Design and Analysis Considerations for Complex Longitudinal and Survey Sampling Studies
Mercaldo, Nathaniel David
Pre-existing cohort data (e.g., electronic health records) are being increasingly available, and the need for novel and efficient uses of these data is paramount due to resource constraints. This dissertation consists of three chapters relating to the design and analysis of longitudinal and survey sampling studies when utilizing these types of data. In chapter one, we extend outcome-dependent sampling (ODS) designs for longitudinal binary data to permit data collection in two stages. We consider two subclasses of designs: fixed designs where the designs at each stage are pre-specified, and adaptive designs that utilize stage one data to improve design choice at stage two. We demonstrate that data from both stages can be aggregated to generate valid parameter estimates using ascertainment-corrected maximum likelihood methods.

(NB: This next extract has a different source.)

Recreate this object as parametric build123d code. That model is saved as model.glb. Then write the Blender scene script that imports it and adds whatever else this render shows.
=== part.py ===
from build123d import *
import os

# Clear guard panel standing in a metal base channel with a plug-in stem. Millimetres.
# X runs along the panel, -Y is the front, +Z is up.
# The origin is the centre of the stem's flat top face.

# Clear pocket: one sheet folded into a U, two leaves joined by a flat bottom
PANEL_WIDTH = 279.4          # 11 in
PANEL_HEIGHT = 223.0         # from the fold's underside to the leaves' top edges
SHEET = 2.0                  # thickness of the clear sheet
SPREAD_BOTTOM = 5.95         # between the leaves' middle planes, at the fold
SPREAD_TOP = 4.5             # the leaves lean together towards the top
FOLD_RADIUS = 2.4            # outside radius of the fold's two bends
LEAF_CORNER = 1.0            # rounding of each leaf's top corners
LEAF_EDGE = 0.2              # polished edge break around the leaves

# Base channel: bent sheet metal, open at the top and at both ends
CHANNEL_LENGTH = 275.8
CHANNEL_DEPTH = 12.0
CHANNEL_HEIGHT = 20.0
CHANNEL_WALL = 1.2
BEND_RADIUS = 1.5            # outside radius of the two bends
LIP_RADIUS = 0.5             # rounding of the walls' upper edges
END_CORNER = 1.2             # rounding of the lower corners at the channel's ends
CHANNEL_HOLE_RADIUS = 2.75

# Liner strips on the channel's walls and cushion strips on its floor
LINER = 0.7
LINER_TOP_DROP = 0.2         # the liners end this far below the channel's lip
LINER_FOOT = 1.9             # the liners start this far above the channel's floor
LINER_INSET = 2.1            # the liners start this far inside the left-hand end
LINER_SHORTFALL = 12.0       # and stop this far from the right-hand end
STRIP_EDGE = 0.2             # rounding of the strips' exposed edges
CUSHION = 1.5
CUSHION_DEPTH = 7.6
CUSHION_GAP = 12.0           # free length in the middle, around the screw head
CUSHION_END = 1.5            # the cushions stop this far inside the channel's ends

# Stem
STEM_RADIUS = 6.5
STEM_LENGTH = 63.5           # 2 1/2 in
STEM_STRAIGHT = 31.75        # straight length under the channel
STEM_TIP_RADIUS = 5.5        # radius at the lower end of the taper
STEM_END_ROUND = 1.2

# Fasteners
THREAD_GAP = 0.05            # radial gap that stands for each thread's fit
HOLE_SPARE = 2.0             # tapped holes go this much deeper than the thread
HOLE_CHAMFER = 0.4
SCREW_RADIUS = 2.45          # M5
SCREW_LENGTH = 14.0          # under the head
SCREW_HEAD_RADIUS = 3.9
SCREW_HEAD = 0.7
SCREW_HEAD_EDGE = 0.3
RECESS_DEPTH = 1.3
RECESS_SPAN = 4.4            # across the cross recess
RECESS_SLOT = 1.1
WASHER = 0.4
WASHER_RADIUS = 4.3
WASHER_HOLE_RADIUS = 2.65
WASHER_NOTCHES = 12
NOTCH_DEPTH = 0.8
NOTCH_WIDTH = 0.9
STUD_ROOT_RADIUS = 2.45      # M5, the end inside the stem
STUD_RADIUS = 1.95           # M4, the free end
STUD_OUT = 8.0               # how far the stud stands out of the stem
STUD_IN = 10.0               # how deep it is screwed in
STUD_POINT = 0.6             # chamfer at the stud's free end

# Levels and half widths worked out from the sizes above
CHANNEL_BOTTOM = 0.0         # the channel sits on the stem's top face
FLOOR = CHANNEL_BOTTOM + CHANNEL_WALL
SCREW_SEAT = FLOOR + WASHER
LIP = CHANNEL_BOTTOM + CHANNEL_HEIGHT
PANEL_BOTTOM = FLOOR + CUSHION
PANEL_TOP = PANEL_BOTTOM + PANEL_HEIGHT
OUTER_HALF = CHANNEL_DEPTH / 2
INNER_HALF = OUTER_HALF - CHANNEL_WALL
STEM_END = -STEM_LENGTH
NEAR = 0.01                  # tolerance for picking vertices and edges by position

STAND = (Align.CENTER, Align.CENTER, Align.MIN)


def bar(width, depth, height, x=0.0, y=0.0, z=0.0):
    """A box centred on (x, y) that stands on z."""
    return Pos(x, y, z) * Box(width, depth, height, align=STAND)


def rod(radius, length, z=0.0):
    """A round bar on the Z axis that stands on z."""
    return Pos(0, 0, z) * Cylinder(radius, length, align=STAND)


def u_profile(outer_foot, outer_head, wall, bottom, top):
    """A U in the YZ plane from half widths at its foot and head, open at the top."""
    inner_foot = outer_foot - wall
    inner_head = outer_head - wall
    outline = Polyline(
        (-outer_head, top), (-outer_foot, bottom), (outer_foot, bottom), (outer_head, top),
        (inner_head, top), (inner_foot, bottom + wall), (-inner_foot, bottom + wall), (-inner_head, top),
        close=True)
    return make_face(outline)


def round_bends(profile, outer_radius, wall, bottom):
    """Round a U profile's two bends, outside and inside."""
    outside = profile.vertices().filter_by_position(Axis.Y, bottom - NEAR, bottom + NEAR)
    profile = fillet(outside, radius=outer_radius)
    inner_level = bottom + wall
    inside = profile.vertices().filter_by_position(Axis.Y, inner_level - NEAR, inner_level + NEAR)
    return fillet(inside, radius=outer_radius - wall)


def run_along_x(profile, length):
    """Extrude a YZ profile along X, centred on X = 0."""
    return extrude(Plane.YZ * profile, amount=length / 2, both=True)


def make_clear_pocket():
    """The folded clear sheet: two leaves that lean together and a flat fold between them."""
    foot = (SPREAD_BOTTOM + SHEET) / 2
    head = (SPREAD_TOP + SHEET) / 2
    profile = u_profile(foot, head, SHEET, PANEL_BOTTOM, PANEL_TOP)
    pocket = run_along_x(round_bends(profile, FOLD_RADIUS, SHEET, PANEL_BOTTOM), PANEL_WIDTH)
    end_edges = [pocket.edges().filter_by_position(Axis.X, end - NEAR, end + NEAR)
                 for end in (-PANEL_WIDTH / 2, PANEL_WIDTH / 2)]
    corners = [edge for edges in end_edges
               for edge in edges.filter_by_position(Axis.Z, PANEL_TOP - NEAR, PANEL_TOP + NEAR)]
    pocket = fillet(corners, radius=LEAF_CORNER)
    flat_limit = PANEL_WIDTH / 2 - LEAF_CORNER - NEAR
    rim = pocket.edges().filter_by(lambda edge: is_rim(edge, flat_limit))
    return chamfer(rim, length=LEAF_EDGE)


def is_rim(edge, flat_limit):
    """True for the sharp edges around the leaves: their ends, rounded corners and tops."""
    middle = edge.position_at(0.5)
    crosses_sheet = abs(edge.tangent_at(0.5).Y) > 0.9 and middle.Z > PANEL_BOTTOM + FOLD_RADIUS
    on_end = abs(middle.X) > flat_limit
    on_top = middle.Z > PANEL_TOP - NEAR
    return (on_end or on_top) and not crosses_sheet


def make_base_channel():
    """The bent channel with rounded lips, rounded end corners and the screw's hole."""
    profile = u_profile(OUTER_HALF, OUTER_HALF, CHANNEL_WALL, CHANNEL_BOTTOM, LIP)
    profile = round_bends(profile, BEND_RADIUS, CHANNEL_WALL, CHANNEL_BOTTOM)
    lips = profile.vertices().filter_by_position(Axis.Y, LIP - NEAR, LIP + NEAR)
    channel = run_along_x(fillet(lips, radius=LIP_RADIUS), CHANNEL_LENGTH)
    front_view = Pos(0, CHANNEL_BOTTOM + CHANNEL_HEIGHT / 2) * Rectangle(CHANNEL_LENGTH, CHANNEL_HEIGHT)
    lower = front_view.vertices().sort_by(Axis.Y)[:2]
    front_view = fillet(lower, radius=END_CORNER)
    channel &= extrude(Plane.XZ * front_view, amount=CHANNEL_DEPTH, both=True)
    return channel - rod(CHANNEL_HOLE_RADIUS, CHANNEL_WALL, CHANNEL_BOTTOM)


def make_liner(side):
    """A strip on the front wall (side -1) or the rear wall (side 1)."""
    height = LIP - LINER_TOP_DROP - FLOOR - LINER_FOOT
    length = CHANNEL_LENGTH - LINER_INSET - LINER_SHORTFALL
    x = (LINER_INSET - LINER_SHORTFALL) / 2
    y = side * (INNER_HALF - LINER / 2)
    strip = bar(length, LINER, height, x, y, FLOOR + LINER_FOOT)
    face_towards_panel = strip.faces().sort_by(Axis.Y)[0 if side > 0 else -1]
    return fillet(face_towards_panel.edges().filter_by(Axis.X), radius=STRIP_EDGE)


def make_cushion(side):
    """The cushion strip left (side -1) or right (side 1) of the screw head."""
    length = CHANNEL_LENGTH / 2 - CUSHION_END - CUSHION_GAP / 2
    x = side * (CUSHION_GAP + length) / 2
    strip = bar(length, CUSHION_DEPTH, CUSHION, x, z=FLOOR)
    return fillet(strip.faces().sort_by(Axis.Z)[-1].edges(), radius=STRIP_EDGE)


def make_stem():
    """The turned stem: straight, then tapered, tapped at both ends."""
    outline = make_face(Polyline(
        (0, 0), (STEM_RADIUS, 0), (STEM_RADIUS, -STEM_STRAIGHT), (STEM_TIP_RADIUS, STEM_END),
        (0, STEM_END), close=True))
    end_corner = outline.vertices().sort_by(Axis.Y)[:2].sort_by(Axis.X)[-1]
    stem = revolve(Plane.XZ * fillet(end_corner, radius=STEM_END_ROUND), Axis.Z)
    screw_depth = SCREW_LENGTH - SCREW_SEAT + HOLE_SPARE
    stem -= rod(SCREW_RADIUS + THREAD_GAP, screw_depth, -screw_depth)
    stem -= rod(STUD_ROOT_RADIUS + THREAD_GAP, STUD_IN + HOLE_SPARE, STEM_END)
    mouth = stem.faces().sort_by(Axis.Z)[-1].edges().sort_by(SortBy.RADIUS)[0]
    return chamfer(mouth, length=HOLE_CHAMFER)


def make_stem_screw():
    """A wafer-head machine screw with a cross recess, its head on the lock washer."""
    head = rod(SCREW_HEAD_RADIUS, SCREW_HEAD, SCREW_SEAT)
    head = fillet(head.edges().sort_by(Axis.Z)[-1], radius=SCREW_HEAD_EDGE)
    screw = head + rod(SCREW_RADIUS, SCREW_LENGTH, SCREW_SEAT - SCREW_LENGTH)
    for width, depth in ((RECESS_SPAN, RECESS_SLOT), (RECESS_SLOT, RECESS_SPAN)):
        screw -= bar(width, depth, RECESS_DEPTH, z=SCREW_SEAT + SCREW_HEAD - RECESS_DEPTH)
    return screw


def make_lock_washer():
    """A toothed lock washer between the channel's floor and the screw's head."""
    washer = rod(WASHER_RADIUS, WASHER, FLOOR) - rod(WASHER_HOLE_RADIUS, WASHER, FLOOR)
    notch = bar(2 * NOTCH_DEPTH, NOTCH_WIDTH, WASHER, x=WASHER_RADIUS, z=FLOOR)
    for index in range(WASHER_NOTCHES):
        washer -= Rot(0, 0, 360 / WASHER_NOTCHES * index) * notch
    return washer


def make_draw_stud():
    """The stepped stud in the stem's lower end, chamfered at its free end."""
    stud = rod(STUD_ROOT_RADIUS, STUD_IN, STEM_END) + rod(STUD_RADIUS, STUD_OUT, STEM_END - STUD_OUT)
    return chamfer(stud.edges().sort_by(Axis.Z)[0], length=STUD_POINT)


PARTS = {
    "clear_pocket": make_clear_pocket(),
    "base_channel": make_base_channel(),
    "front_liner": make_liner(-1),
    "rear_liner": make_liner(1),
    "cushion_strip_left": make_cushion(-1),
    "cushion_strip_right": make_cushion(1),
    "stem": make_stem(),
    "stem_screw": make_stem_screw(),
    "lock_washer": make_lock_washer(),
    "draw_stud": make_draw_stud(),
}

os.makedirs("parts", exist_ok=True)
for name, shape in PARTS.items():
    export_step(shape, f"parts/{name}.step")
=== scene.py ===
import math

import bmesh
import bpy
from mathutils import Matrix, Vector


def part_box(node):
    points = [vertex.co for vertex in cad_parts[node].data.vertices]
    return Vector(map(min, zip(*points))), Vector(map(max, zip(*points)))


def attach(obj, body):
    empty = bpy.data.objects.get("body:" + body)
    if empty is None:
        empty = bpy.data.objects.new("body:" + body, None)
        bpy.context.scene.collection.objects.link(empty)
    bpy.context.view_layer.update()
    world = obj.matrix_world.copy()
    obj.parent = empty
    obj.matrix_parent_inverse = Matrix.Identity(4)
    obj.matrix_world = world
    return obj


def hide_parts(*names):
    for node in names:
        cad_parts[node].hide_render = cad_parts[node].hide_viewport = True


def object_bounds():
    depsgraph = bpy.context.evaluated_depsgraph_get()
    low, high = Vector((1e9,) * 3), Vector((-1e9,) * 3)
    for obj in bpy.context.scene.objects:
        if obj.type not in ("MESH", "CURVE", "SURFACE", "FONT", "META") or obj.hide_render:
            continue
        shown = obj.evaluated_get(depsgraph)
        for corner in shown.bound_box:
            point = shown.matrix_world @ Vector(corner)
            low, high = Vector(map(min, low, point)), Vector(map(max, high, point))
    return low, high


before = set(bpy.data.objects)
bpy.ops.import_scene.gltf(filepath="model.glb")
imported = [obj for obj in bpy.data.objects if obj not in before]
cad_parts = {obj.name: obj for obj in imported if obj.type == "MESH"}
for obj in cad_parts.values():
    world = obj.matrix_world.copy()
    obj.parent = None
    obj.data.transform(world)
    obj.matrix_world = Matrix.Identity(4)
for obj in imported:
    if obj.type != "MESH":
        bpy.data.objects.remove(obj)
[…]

Efficiency gains are observed compared to random sampling, and in certain situations, single-stage ODS sampling designs. In chapter two, we investigate the effects of utilizing an imperfect sampling frame on the design, and analysis of complex survey data. We explore the impact of stratum misclassification on the choice of study design, on the operating characteristics of survey estimators, and on the appropriateness of two common approaches to survey design analysis. Stratified sampling is recommended over random sampling if interest lies in making inferential statements regarding rare subgroups. In the presence of misclassification, the relative efficiency depends on the subgroup prevalence, and analytic methods that account for the design are still required for valid inferences. In chapter three, we introduce the MMLB R package which is used to estimate parameters from marginalized regression models for longitudinal binary data. These models are described, and estimation procedures outlined under random, and ODS schemes. We provide examples to demonstrate how to fit these models, and how data may be generated under a pre-specified marginal mean model. We hope these chapters provide specific and general insights that will improve our ability to conduct efficient research studies under resource constraints.